화학공학소재연구정보센터
Journal of Vacuum Science & Technology A, Vol.14, No.3, 1864-1869, 1996
Nanotribology on a Polymer Network Film
Scanning force microscopy (SFM) of topography, frictional force, and stiffness on thin gelatin films reveals an entire spectrum of tribological behavior. Images display two distinct phases of gelatin whose characteristics relate to the degree of crystallinity. Dissimilar regimes of velocity- and load-dependent friction and wear on each phase indicate glassy, rubbery, or melt behavior. Of fundamental importance is the finding that energy transferred to the film in the vicinity of the sliding SFM microasperity modifies film response.
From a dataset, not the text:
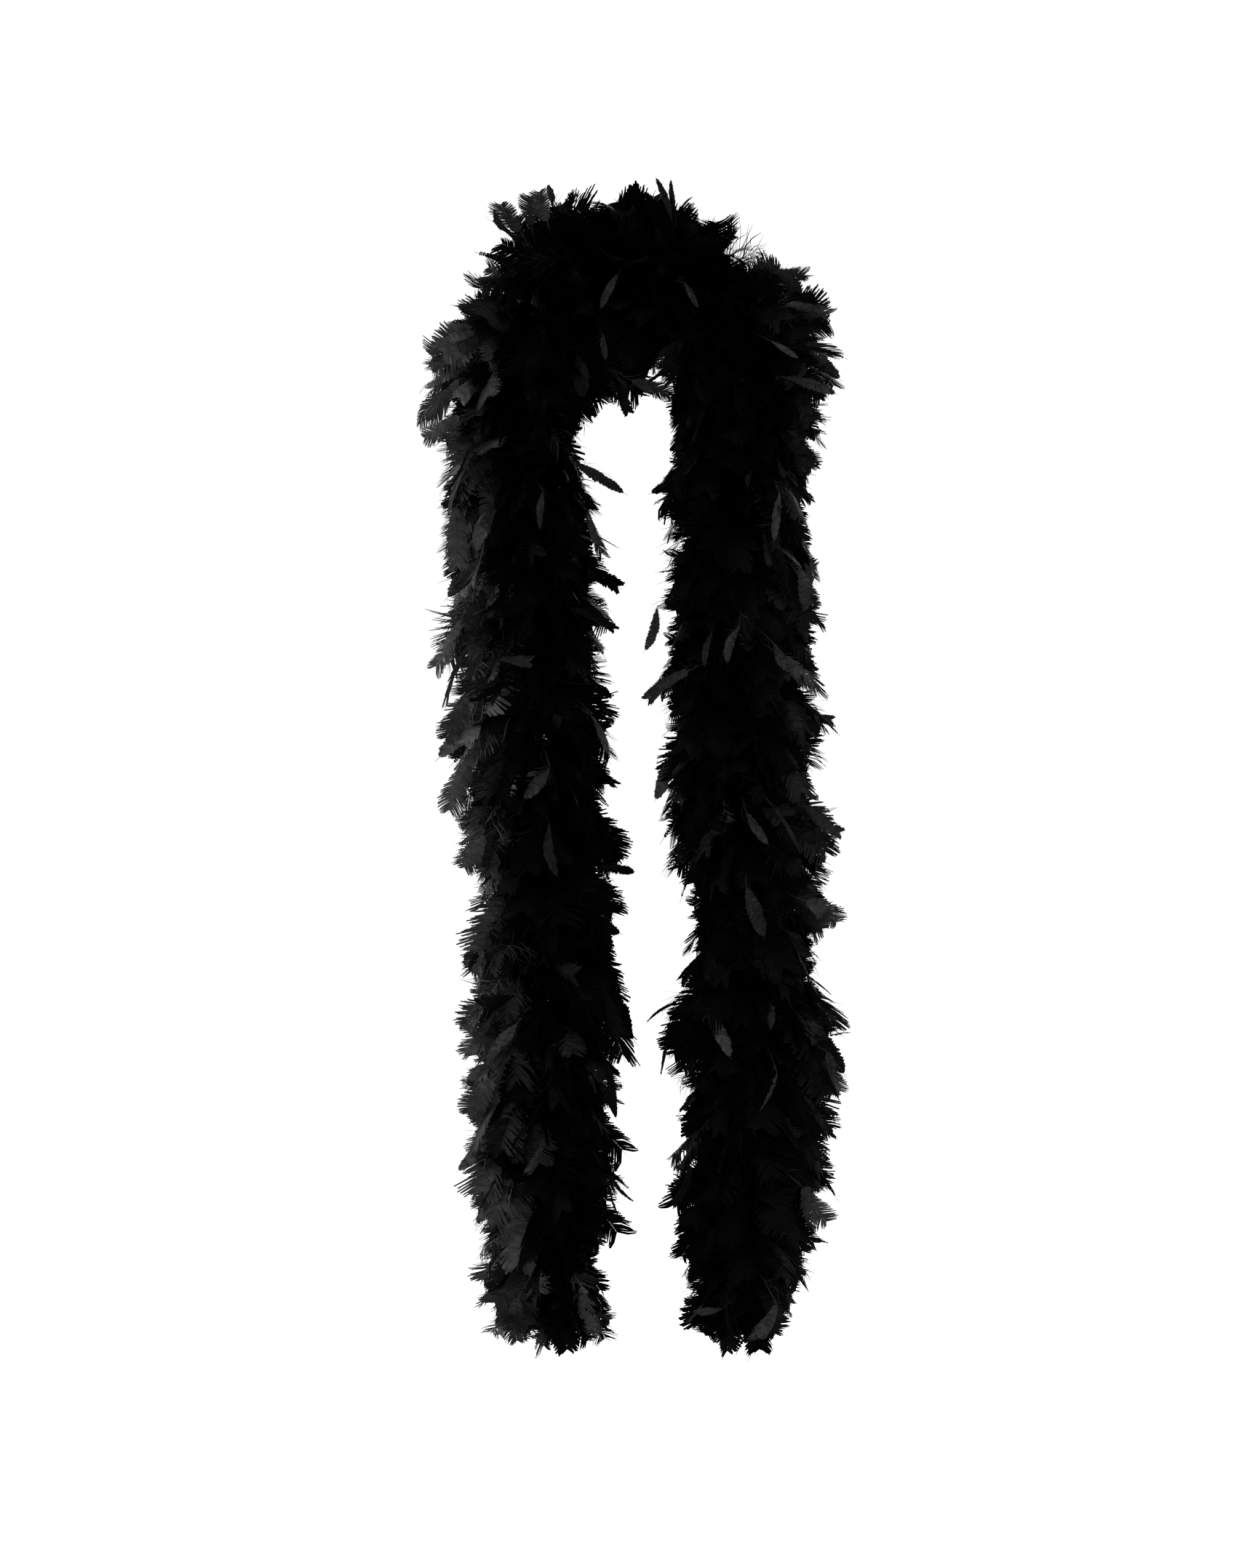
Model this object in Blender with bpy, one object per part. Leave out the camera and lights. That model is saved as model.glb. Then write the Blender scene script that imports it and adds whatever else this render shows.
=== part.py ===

Moderate frictional heating melts the highly crystalline phase, but reversibly induces rubbery behavior on the partially amorphous phase. More extreme frictional heating melts the latter and allows the liberated molecules to reassociate irreversibly into the highly crystalline phase. This relatively slow process (minutes) is imaged in real time on the submicron scale. Relaxation from rubbery to glassy behavior upon termination of perturbative scanning is extremely slow (hours) and also is characterized in frictional images. However, in this case the imaging process itself hastens the relaxation, apparently by providing energy to activate some relaxational processes.